When Muhammed Muheisen won his first Pulitzer Prize, he wasn’t even 25 yet. He was born in Jerusalem in 1981 and, with a degree in journalism and political science, he joined the Associated Press at the age of 19. Since then, he has been an ever-rising star.
During the time he was based in Islamabad, the capital of Pakistan, he produced a seemingly endless stream of captivating daily-life photographs. His main focus has been children. Through their innocence and playfulness Muheisen captures the human spirit—so relatable, though set in a foreign and often rough environment.
“All the children of the world share something in common, wherever they are from,” he told “Time” in 2013, after he was named by the magazine the Best Wire Photographer of the year. With no electricity or even running water, he noticed how creative the children get with their games.
But Muheisen’s brilliance is not just about pointing a camera at a child. His mastery of light, composition, and perspective hint at a solid artistry that allows him to harness his opportunities.
The first Pulitzer Prize came in 2005 for his coverage of the war in Iraq. He added a second one in 2013 for covering the war in Syria.
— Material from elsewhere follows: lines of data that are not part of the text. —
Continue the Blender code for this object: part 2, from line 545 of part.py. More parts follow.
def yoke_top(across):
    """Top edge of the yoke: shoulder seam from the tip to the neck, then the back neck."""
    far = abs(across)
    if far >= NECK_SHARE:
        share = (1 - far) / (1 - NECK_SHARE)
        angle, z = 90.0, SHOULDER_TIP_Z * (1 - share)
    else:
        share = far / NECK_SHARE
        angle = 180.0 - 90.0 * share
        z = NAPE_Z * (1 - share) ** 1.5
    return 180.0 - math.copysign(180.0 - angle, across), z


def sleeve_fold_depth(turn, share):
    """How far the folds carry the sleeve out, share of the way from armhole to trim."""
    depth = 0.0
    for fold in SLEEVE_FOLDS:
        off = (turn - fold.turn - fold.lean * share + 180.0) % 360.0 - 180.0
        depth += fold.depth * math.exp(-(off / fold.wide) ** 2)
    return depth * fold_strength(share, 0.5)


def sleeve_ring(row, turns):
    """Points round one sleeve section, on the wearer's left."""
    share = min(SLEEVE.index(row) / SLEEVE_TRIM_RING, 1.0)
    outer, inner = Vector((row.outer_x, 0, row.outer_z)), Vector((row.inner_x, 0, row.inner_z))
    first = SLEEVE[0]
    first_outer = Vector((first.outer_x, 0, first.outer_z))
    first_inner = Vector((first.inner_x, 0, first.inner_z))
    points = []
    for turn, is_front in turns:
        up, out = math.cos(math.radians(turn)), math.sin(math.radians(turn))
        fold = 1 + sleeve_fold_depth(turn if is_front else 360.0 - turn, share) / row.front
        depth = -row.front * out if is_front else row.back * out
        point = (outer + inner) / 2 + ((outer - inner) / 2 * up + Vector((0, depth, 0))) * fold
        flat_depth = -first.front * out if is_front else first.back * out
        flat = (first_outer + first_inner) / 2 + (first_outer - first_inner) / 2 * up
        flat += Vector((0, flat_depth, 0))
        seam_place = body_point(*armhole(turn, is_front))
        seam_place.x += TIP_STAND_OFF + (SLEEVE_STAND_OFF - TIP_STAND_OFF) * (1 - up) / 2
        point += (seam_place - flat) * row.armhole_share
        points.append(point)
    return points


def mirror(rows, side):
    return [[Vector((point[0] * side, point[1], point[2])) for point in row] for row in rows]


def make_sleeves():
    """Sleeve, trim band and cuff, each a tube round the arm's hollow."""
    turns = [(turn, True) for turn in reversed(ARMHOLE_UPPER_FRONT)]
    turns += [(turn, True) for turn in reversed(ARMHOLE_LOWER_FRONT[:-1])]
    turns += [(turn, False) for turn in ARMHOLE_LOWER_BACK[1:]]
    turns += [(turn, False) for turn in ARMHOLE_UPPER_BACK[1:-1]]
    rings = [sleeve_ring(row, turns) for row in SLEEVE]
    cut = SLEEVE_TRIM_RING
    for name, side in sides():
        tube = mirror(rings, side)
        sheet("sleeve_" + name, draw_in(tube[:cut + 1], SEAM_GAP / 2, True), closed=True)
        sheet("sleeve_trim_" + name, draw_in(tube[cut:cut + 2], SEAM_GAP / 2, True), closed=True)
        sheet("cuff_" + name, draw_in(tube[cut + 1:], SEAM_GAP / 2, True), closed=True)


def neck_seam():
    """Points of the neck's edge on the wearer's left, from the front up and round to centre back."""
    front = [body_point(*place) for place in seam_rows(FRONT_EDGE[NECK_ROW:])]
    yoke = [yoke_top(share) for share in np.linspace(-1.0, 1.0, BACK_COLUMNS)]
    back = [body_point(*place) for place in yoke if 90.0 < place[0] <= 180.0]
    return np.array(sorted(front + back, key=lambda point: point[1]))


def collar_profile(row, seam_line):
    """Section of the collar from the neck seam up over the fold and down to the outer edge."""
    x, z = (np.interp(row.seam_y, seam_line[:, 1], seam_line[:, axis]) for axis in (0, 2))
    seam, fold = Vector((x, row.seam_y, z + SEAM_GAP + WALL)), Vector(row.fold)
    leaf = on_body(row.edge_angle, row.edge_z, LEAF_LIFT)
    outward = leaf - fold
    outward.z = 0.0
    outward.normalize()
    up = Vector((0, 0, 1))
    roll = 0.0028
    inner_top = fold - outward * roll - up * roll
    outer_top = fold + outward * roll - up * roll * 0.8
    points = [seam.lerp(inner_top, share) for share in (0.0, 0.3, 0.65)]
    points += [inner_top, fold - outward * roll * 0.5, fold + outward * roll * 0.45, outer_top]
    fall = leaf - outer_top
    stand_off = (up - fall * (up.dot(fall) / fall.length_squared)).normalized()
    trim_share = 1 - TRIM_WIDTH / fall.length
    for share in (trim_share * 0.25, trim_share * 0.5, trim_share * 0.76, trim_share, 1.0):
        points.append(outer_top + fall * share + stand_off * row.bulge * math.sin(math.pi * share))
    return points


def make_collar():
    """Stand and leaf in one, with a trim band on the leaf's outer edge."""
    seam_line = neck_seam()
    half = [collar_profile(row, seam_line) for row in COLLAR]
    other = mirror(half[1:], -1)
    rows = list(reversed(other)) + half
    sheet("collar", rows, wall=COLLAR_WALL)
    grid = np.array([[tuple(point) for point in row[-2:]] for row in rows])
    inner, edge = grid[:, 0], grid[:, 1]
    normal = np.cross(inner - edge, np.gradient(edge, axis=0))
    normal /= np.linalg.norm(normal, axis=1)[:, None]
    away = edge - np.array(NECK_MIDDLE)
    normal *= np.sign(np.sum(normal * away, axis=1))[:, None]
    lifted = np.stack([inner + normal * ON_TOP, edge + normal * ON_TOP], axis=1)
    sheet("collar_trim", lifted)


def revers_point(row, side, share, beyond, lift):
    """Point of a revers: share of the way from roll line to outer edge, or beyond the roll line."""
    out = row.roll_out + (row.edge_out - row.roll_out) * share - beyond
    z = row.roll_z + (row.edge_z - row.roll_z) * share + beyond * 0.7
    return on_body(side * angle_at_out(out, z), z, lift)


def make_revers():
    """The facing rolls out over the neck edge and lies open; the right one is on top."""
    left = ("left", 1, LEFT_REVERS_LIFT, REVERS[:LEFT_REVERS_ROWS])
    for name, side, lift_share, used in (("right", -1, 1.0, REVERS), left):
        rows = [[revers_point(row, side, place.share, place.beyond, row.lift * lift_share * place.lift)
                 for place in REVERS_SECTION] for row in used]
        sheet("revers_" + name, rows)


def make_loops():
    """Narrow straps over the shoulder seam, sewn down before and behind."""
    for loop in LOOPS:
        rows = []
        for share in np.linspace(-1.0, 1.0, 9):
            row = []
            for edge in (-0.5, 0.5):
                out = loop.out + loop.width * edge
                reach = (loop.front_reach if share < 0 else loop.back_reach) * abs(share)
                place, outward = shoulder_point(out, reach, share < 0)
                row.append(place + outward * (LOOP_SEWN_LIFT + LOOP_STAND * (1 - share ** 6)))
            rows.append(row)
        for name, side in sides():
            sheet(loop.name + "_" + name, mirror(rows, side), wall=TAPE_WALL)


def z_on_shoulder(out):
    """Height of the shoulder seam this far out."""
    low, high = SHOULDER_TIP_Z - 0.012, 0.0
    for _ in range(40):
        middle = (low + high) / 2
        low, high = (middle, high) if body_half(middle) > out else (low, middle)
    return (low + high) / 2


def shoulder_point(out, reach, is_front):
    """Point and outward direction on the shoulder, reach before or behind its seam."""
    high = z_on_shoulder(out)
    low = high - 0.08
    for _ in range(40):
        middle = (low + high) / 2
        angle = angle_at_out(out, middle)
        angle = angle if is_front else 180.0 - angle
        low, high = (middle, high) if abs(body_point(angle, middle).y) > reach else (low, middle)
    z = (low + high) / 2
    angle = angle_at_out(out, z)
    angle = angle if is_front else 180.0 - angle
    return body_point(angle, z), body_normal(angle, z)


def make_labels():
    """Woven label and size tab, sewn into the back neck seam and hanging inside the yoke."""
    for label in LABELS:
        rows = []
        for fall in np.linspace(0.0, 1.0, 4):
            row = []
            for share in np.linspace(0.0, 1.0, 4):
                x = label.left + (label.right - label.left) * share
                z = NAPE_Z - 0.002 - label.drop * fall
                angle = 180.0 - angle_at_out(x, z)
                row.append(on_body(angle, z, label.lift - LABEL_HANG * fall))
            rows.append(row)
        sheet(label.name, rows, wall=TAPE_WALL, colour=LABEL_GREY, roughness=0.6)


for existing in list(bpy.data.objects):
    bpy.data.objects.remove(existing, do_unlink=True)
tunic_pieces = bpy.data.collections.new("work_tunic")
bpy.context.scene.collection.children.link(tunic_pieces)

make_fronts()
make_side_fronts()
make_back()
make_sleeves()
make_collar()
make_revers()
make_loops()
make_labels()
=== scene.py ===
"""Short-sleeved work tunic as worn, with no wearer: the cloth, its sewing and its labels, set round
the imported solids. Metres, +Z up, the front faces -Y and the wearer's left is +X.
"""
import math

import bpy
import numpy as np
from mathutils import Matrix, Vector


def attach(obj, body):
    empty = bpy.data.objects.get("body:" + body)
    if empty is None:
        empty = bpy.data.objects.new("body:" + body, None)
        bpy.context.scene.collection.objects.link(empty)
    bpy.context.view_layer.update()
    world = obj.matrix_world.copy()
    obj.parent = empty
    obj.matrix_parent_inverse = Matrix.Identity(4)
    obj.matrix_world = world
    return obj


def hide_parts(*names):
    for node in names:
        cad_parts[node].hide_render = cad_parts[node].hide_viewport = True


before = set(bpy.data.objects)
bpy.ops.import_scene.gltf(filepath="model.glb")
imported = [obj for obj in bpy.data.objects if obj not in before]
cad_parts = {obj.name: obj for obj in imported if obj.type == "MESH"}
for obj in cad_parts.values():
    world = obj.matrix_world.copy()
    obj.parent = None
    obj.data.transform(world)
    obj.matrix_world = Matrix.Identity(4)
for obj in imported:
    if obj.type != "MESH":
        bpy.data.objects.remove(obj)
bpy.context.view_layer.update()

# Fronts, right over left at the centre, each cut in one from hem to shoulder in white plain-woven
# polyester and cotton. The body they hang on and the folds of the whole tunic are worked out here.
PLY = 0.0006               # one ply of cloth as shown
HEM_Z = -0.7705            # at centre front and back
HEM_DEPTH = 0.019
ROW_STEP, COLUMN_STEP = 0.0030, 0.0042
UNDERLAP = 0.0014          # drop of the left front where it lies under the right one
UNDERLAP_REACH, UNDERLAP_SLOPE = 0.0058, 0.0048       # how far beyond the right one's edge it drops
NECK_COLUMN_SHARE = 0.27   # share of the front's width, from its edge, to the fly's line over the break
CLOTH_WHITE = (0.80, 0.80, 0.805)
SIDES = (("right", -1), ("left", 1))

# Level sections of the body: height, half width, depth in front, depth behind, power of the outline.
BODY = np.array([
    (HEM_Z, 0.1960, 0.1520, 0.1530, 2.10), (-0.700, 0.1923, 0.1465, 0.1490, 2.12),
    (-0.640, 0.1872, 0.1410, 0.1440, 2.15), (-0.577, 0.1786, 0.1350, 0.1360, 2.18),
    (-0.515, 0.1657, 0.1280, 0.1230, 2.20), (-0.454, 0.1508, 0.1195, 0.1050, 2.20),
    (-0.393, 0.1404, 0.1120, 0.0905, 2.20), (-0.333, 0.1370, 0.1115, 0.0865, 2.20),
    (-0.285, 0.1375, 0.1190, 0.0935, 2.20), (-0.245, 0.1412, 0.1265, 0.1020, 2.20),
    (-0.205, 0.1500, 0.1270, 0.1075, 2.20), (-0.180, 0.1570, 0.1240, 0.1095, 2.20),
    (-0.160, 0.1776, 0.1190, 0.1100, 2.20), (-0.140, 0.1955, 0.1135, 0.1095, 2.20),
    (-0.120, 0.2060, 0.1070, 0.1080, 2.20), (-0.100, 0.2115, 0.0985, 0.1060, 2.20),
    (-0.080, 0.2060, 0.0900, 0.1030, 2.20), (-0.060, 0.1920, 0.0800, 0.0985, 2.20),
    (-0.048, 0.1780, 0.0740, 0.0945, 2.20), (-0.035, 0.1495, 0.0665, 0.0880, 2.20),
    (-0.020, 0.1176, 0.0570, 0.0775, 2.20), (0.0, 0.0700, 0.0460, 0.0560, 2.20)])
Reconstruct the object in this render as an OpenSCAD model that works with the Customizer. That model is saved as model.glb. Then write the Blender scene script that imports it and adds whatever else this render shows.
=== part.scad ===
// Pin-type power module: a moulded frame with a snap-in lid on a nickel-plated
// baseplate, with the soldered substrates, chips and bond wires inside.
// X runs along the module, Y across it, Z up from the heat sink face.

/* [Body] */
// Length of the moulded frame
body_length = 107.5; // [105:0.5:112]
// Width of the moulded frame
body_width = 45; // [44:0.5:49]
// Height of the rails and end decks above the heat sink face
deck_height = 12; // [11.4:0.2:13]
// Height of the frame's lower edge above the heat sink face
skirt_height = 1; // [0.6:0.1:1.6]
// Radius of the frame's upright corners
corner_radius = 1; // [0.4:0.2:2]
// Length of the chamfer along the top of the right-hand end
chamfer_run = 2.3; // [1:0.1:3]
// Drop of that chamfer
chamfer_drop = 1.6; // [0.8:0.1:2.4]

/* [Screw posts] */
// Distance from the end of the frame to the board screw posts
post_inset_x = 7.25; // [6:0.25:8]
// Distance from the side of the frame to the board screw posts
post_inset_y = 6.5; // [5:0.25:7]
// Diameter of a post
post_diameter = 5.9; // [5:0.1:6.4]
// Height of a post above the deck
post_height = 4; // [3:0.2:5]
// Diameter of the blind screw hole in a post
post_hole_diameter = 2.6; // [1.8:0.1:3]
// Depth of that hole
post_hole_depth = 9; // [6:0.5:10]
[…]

Recently, he was appointed Chief AP Photographer for the Middle East, Pakistan, and Afghanistan.
His assignments, however, took him far beyond the Middle East. Over the years Muheisen was dispatched to China, Yemen, France, and South Africa. Yet even in the most turbulent circumstances, he always looks for a sign of humanity, perhaps in the smile of a child.
“I was born in a conflicted country—there was always a space for joy and I never stopped looking for that through the years I spent covering stories in war zones,” he said in a video diary “Time” asked him to keep. “The smile always appears. Even in the middle of the conflict, life doesn’t stop. Life goes on.”